The Miharu Misho Project (MMP) is a grassroots movement designed to help people overcome this unprecedented crisis of national and historical magnitude. It derives its underlying concept from the Japanese word Misho, which refers to plants raised in a certain spot from a seed, not from a transplanted young tree. A sakura (cherry tree) woodsman living in the town of Miharu, Fukushima (population 20,000), located 45 kilometers west of the Fukushima Daiichi Power Plant, works to grow cherry trees that should continue to bloom far into the future, even up to one thousand years from now. Miharu town is nationally acclaimed for its tradition of growing and caring for a well-known thousand-year-old cherry tree. Generations of Miharu sakura woodsmen have discovered that sakura trees thrive much better and for a longer period when their seeds are sown directly and sprout live (misho) than those which are transplanted in the same place as a young tree, which is the most common practice. Compared to the method of transplanting a young tree, the Misho method takes more time for the trees to bloom, producing late bloomers.
We recognize that the radiation problem that Fukushima is facing will be solved locally, with a long-term commitment of the people who are indigenous to the area. Naturally Misho (indigenous roots) is our approach. MMP provides a field (the community) for the actions (the various activities) to sprout and grow.

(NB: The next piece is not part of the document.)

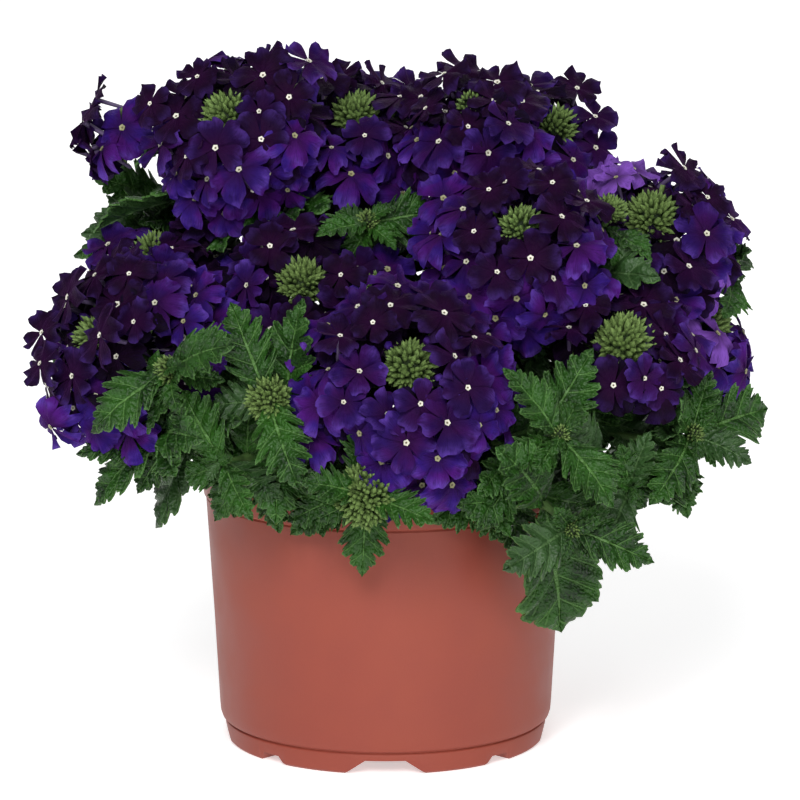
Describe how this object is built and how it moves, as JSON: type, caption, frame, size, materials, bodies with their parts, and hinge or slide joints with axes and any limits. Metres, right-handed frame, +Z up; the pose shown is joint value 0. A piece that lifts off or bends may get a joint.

Active and direct participation by the people of Fukushima and Japan, along with the contribution of international volunteers, “sow the seeds on this field” as a ‘means’ to overcome their difficulties; these ‘means’ serve as ‘ends’ in themselves. The ‘means’ and ‘the end’ is for the community to foster self-reliance and self-sufficiency in protecting their life and lands. The community vision is to be self-governed with the scientific integrity to maintain its neutrality, fairness and openness beyond various boundaries posed by such institutions controlling bureaucratic, political, economic, as well as dogmatic, religious and national interests.
The people of Miharu have proudly chosen to run the MMP themselves, effectively taking it into their own hands. The monitoring of radiation levels for children and pregnant women has become the highest priority. For students younger than high school age, long-term monitoring of their exposure to radiation will be carried out throughout their compulsory school years. Wearing an “Optically Stimulated Luminescence” (OSL) badge will be systematically encouraged during school hours. Individual data will be managed and kept by the Miharu Municipal Government. This program will be implemented as soon as mid-July, 2011.
As its inaugural activity, the project will conduct radiation measurements of all contaminated school grounds in the town and farm lands at the request of farmers. The measurements taken by Tohoku University researchers have until now revealed that the radioactivity in the soil fluctuates greatly even within a 5-meter-radius area. These findings, therefore, call for further necessary measurements to be taken in each household in the affected area. To this end, the project will at its commencement procure 10 radiation survey counters. It will also establish a system where Miharu residents themselves can measure radiation levels in the air on demand with the help of municipal staff. In addition, a web portal will be established, to which the measurements can be reported as desired and be viewed publicly. Its usefulness will be evaluated for a large scale operation beginning with a pilot program. On top of this, pocket dosimeters will be distributed to volunteer adults (high school age or older) so that the accumulated radiation exposure will be updated on the same portal on a weekly basis. The final stage of this project aims to disseminate the monitoring scheme and system to other municipalities based on the experiences gained through this Miharu pilot project. At the same time, this project will seek support from the Fukushima Prefectural and National Government to conduct these grassroots activities, while transmitting our progress to the world. Volunteer scientists from Tohoku University will closely cooperate with Miharu by providing scientific and technical advice, in particular, pertaining to radiation safety.
It is said that Japan has experienced a once in a thousand year disaster. People in Miharu and volunteers at Tohoku University recognize this historical emergency. We, members of MMP, who have survived all of the victims of the disaster, hereby affirm and declare that our mission is to sow the seeds for another thousand years to come in the spirit of the Miharu Sakura woodsmen, right here and right now.